Restate the opening lines of the material below word for word, stopping after the line that contains "JAW_GAP = 0.2".

[Provided material start]

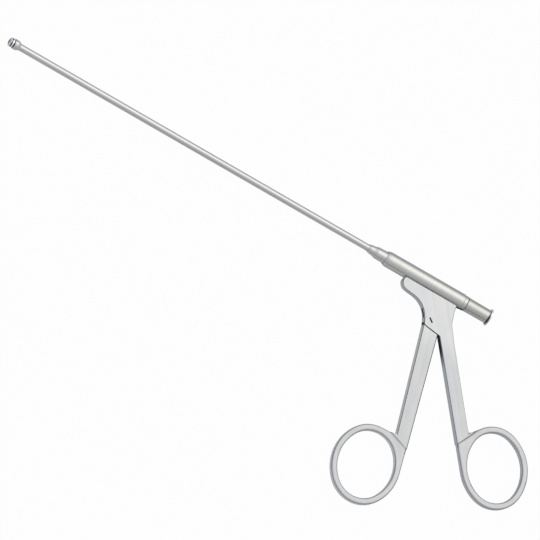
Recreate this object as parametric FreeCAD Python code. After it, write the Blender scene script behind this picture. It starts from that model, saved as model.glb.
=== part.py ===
import FreeCAD, Part
import math
import os

V = FreeCAD.Vector

# Circular cutting punch, in millimetres. X runs along the shaft from the tip to the rear,
# Y from the finger rings to the barrel, and Z out of the flat side of the handle.
# The origin is on the shaft's axis, in the mouth of the cleaning port.

# Clearances
RUNNING_FIT = 0.05
SEAM_GAP = 0.25
JAW_GAP = 0.2

# Shaft lengths, from the port's mouth forward
PORT_LENGTH = 12.2
GASKET_THICKNESS = 0.3
BARREL_LENGTH = 42.0
FERRULE_NECK_LENGTH = 8.8
WORKING_LENGTH = 184.2
BARREL_REAR = -(PORT_LENGTH + GASKET_THICKNESS)
BARREL_FRONT = BARREL_REAR - BARREL_LENGTH
CUP_FRONT = BARREL_FRONT - FERRULE_NECK_LENGTH - WORKING_LENGTH

# Head: dome and cutting ring on the rod's end
HEAD_RADIUS = 2.1
DOME_LENGTH = 1.2
GROOVE_WIDTH = 0.22
GROOVE_DEPTH = 0.35
RING_LENGTH = 1.0
RING_HOLLOW = 0.3
HEAD_CHAMFER = 0.12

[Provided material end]

> **Answer for this exercise**:
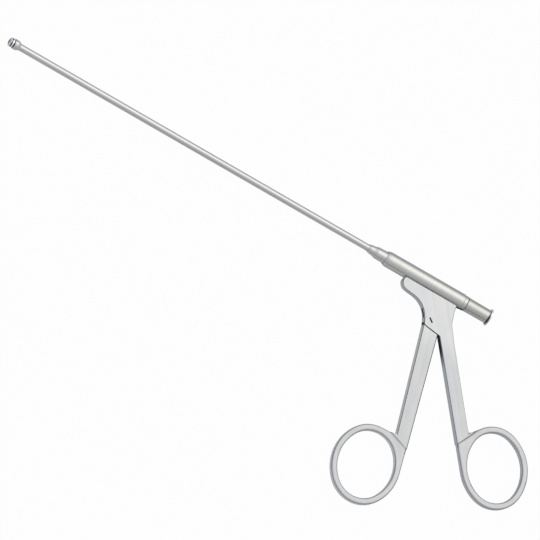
Recreate this object as parametric FreeCAD Python code. After it, write the Blender scene script behind this picture. It starts from that model, saved as model.glb.
=== part.py ===
import FreeCAD, Part
import math
import os

V = FreeCAD.Vector

# Circular cutting punch, in millimetres. X runs along the shaft from the tip to the rear,
# Y from the finger rings to the barrel, and Z out of the flat side of the handle.
# The origin is on the shaft's axis, in the mouth of the cleaning port.

# Clearances
RUNNING_FIT = 0.05
SEAM_GAP = 0.25
JAW_GAP = 0.2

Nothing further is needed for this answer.